━━━━━ RECORDS FOR THIS TASK
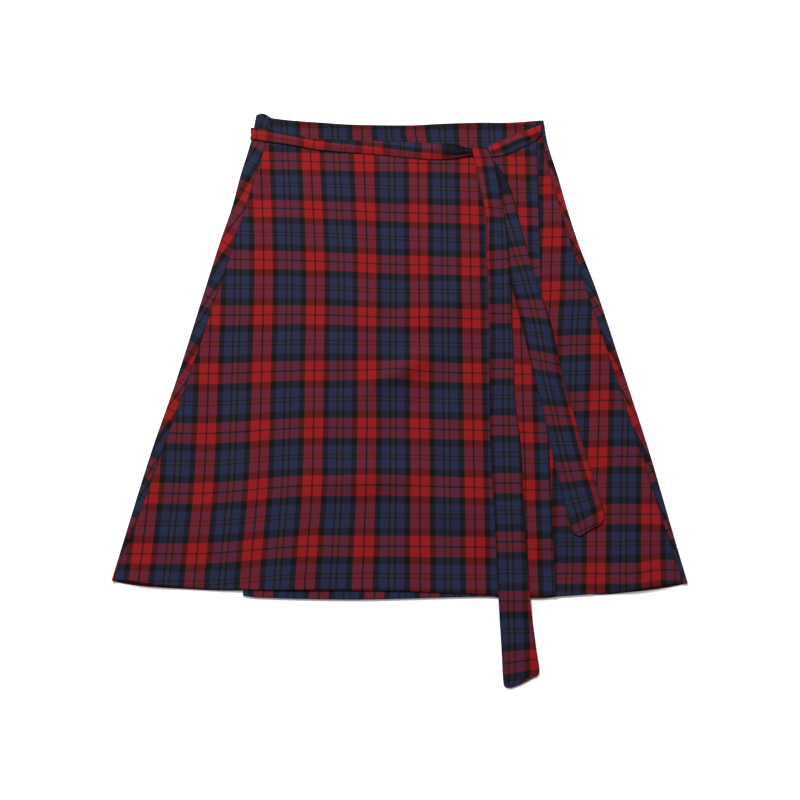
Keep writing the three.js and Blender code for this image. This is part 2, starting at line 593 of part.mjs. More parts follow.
const underwrap = frontPanel({
  left: underwrapEdge,
  right: rightStripEnd,
  hem: underwrapHem,
  waist: (x) => frontWaist(x) - UNDERWRAP_WAIST_DROP,
  height: underwrapHeight,
  columns: UNDERWRAP_COLUMNS,
});
const overwrap = frontPanel({
  left: leftStripEnd,
  right: overwrapEdge,
  hem: overwrapHem,
  waist: frontWaist,
  height: overwrapHeight,
  columns: OVERWRAP_COLUMNS,
});

const skirt = new THREE.Group();
skirt.add(piece('back_panel', backPanel(), PANEL_COLOUR));
skirt.add(piece('underwrap_panel', underwrap, PANEL_COLOUR));
skirt.add(piece('overwrap_panel', overwrap, PANEL_COLOUR));
skirt.add(piece('tie_left_stretch', leftStretch(), TIE_COLOUR));
skirt.add(piece('tie_right_stretch', tieBand(RIGHT_STRETCH, onTheSkirt), TIE_COLOUR));
skirt.add(piece('tie_knot', knotTurn(), TIE_COLOUR));
skirt.add(piece('tie_short_end', tieBand(SHORT_END, onTheSkirt), TIE_COLOUR));
skirt.add(piece('tie_long_end', tieBand(LONG_END, onTheShortEnd), TIE_COLOUR));

export default skirt;
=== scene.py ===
"""A tartan wrap skirt laid flat with its front up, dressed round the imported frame."""

import math

import bpy
import numpy as np
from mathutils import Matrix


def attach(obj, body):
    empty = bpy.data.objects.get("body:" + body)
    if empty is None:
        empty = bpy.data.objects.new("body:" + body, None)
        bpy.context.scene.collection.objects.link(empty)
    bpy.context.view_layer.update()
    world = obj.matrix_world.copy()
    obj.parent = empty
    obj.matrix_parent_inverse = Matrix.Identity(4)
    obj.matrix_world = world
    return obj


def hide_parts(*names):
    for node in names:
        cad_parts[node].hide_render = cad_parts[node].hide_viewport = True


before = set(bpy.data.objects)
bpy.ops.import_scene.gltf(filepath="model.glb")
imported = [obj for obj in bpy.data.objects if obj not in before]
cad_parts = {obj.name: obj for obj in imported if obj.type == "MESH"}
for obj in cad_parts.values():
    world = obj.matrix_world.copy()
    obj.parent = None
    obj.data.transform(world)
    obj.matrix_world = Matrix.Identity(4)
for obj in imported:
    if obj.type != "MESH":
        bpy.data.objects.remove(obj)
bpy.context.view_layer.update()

bl_info = {
    "name": "Wrap Skirt",
    "version": (1, 0, 0),
    "blender": (4, 5, 0),
    "location": "View3D > Sidebar > Wrap Skirt",
    "description": "Makes a tartan wrap skirt laid flat, with its stitching and its stage",
    "category": "Add Mesh",
}

MM = 0.001
BODY = "root"
CLOTH_UV = "cloth"
# Point attribute of painted shade: how much darker the cloth is painted there
PAINTED_SHADE = "pressed"
UP = (0.0, 0.0, 1.0)
DOWN = (0.0, 0.0, -1.0)


def table(names, *rows):
    """A table as a list of rows, with their values under the names of its columns."""
    return [dict(zip(names.split(), row)) for row in rows]


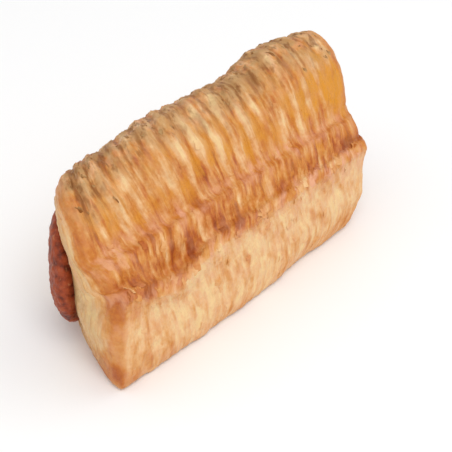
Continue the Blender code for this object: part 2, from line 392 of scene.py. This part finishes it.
def lengths_round(section):
    """Distance round the section from its first point."""
    steps = np.hypot(*(np.roll(section, -1, axis=0) - section).T)
    return np.concatenate(([0.0], np.cumsum(steps)[:-1]))


# What keep tells each point of the crust, in its order. The first two are metres along the roll
# and round it, for the patterns, and the third is its share of the roll's length.
FACTS = ("across", "around", "along", "bake", "scored", "cragged", "toasted", "flaked", "streaked",
         "washed", "pink_and_highlight", "layered", "shaded")


def crust_rings():
    """Rings over the skin, the +X end, the tunnel and the -X end, with what each point is told."""
    rings = []
    facts = []
    places = places_round()
    corners = np.arange(len(BAKED) + 1)

    def told(values):
        return np.interp(places, corners, values + values[:1])

    def patched(values, patches, station):
        result = values.copy()
        for along, place, reach, spread, more in patches:
            result += more * hill(station, along, reach) * hill(places, place, spread)
        return result

    baked, scored, cragged, flaked, streaked, washed, pink_and_highlight = (told(values) for values in (
        BAKED, SCORED, CRAGGED, FLAKED, STREAKED, WASHED, PINKED))
    leaning = smooth_round(np.array(LEANING), places)

    def keep(x, section, across, around, station, bake, share, loose, layered, pinker, shade):
        """Adds a ring with its facts, with its share of scores and flakes, and of loose streaks."""
        rings.append(np.stack((x, section[:, 0], section[:, 1]), axis=1))
        ones = np.ones(len(section))
        marked = np.maximum(patched(scored, FAINTER_SCORES, station), 0.0)
        craggy = patched(cragged, CRAGGIER, station)
        toasted = patched(0.0 * baked, TOASTED, station)
        pink = blend(patched(pink_and_highlight, PINKER, station), LAYERS_PINKED, layered) + pinker
        facts.append(np.stack((
            across * ones, around, ones * station, bake, marked * share, craggy * share,
            toasted * loose, flaked * share, blend(streaked, LAYERS_STREAKED, layered) * loose,
            patched(washed, GOLDER, station) * share, pink, ones * layered, ones * shade), axis=1))

    for station in np.linspace(0.0, 1.0, STATIONS + 1):
        section = cross_section(station)
        from_end = min(station, 1.0 - station) * LENGTH
        if from_end < EDGE_ROUND:
            inset = EDGE_ROUND - math.sqrt(EDGE_ROUND ** 2 - (EDGE_ROUND - from_end) ** 2)
            pull = np.array((MEAT_FROM_FRONT, MEAT_HEIGHT)) - section
            pull /= np.linalg.norm(pull, axis=1)[:, None]
            section = section + pull * inset
            section[:, 1] = np.maximum(section[:, 1], 0.0)
        rim = 1.0 - ramp(0.0, 0.004, from_end)
        shift = leaning * ramp(0.0, LEAN_FADE, station) * ramp(0.0, LEAN_FADE, 1.0 - station)
        keep(along_roll(station + shift, *section.T), section, station * LENGTH, lengths_round(section),
             station, patched(baked, DARKER, station), 1.0 - 0.8 * rim, 1.0 - rim, 0.0, 0.0, 0.0)
        if station == 0.0:
            first = section

    def end_face(section, place, side, station, shares):
        angles = mouth_angles(section)
        inner = mouth(angles, GAP)
        width = np.linalg.norm(inner - section, axis=1)
        around = lengths_round(section)
        outer = patched(baked, DARKER, station)
        evened = np.stack([smoothed(section[:, axis], END_SMOOTHED) for axis in (0, 1)], axis=1)
        for share in shares:
            here = blend(blend(section, evened, ramp(0.0, 0.3, share)), inner, share)
            stand = END_BULGE * math.sin(math.pi * min(share * 1.15, 1.0)) ** 0.6
            depth, height = here.T
            browned = np.interp(share, END_DEPTHS, END_BAKED)
            browned += END_FOOT_BROWNER * (1.0 - ramp(0.004, 0.018, height))
            browned += END_CORNER_BROWNER * (1.0 - ramp(0.001, 0.009, depth)) * ramp(0.012, 0.030, height)
            bake = blend(outer, browned, ramp(0.0, 0.2, share))
            pinker = END_PINKER * ramp(0.35, 0.65, share) * ramp(0.024, 0.034, height)
            across = station * LENGTH + side * share * width
            keep(place(depth, height) + side * stand, here, across, around, station, bake,
                 0.0, ramp(0.0, 0.2, share), ramp(0.10, 0.45, share), pinker, ramp(0.86, 1.0, share))

    shares = np.linspace(0.02, 0.98, END_RINGS)
    end_face(section, far_end, 1.0, 1.0, shares)
    for step in range(TUNNEL_STEPS, -1, -1):
        station = step / TUNNEL_STEPS
        section = cross_section(station)
        hole = mouth(mouth_angles(section), GAP)
        inset = blend(TUNNEL_INSET, -TUNNEL_INSET, station)
        keep(along_roll(station, *hole.T) + inset, hole, 0.0, lengths_round(hole), station,
             TUNNEL_BAKED * np.ones(len(hole)), 0.0, 0.0, 1.0, 0.0, 1.0)
    end_face(first, near_end, -1.0, 0.0, shares[::-1])
    return np.array(rings), np.array(facts)


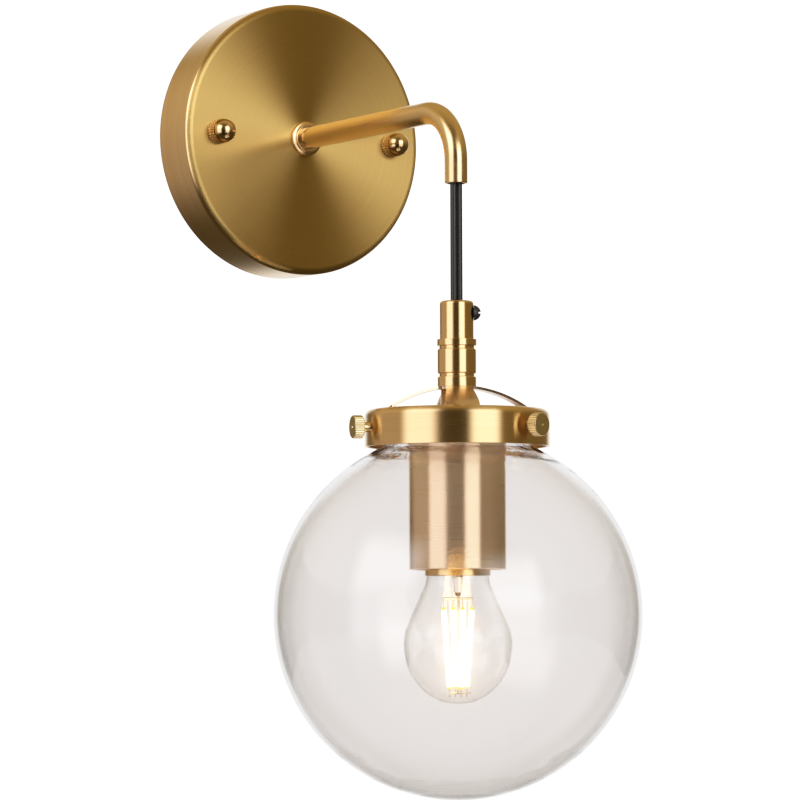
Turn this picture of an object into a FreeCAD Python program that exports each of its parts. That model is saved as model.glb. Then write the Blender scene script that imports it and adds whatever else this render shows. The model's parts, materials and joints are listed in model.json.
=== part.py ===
"""Globe wall sconce: a brass canopy and swept arm, with a clear glass globe that hangs from the arm on a short cord.

Frame: millimetres, +Z up, the wall is the plane Y = 0 and the room lies towards -Y. The origin is the centre of the
canopy's back rim. The arm runs along -Y at Z = 0 and turns down; the hanging head has the vertical axis Y = -arm_reach.
"""

import FreeCAD, Part
import math
import os

import Sketcher

V = FreeCAD.Vector
Z_AXIS = V(0, 0, 1)

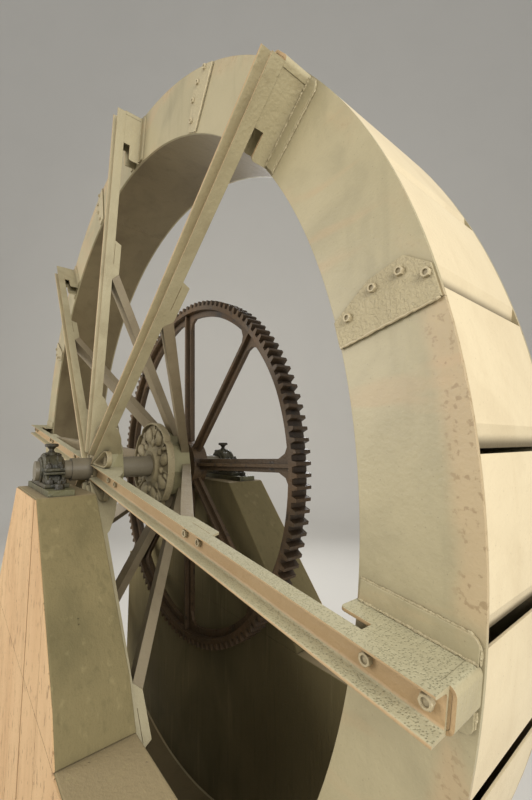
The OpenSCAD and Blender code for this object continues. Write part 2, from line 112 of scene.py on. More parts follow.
class Look:
    """A procedural material, built up layer by layer in the object's own coordinates."""

    def __init__(self, name, colour, rough, metal=0.0, coat=0.0):
        self.mat = bpy.data.materials.new(name)
        self.mat.use_nodes = True
        self.nodes, self.links = self.mat.node_tree.nodes, self.mat.node_tree.links
        self.shader = self.nodes["Principled BSDF"]
        self.shader.inputs["Metallic"].default_value = metal
        self.shader.inputs["Coat Weight"].default_value = coat
        self.shader.inputs["Coat Roughness"].default_value = 0.25
        self.coord = self.nodes.new("ShaderNodeTexCoord")
        self.colour, self.rough, self.height = colour, rough, None

    def feed(self, value, socket):
        """Links a node's output to a socket, or writes a plain number or colour on it."""
        if isinstance(value, bpy.types.NodeSocket):
            self.links.new(value, socket)
        else:
            socket.default_value = value

    def node(self, kind, **values):
        """Adds a node and feeds its inputs, whose names have an underscore here for a space."""
        n = self.nodes.new("ShaderNode" + kind)
        for name, value in values.items():
            self.feed(value, n.inputs[name.replace("_", " ")])
        return n

    def calc(self, kind, a, b=None):
        n = self.node("Math")
        n.operation = kind
        for value, socket in zip((a, b), n.inputs):
            if value is not None:
                self.feed(value, socket)
        return n.outputs[0]

    def both(self, a, b):
        return self.calc("MULTIPLY", a, b)

    def mix(self, kind, mask, a, b):
        n = self.node("Mix")
        n.data_type = kind
        for name, value in (("Factor", mask), ("A", a), ("B", b)):
            self.feed(value, n.inputs[name])
        return n.outputs["Result"]

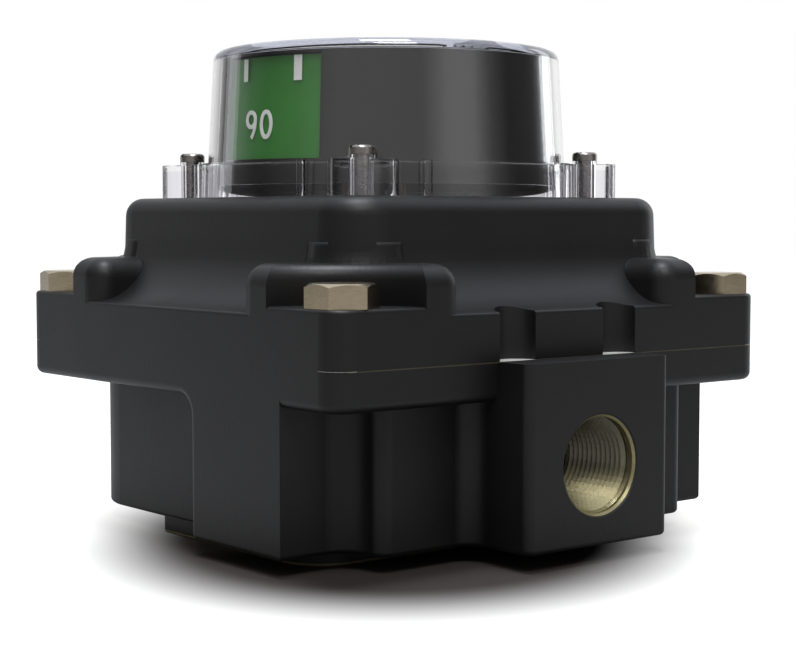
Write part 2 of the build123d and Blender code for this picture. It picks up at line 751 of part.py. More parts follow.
━━━━━━━━━━
● PROMPT: In the listing above, locate the line with "const skirt = new THREE.Group();" and the line with "before = set(bpy.data.objects)", then extract exactly those lines and every line between them, and nothing more.

● FINISHED TASK:
const skirt = new THREE.Group();
skirt.add(piece('back_panel', backPanel(), PANEL_COLOUR));
skirt.add(piece('underwrap_panel', underwrap, PANEL_COLOUR));
skirt.add(piece('overwrap_panel', overwrap, PANEL_COLOUR));
skirt.add(piece('tie_left_stretch', leftStretch(), TIE_COLOUR));
skirt.add(piece('tie_right_stretch', tieBand(RIGHT_STRETCH, onTheSkirt), TIE_COLOUR));
skirt.add(piece('tie_knot', knotTurn(), TIE_COLOUR));
skirt.add(piece('tie_short_end', tieBand(SHORT_END, onTheSkirt), TIE_COLOUR));
skirt.add(piece('tie_long_end', tieBand(LONG_END, onTheShortEnd), TIE_COLOUR));

export default skirt;
=== scene.py ===
"""A tartan wrap skirt laid flat with its front up, dressed round the imported frame."""

import math

import bpy
import numpy as np
from mathutils import Matrix


def attach(obj, body):
    empty = bpy.data.objects.get("body:" + body)
    if empty is None:
        empty = bpy.data.objects.new("body:" + body, None)
        bpy.context.scene.collection.objects.link(empty)
    bpy.context.view_layer.update()
    world = obj.matrix_world.copy()
    obj.parent = empty
    obj.matrix_parent_inverse = Matrix.Identity(4)
    obj.matrix_world = world
    return obj


def hide_parts(*names):
    for node in names:
        cad_parts[node].hide_render = cad_parts[node].hide_viewport = True


before = set(bpy.data.objects)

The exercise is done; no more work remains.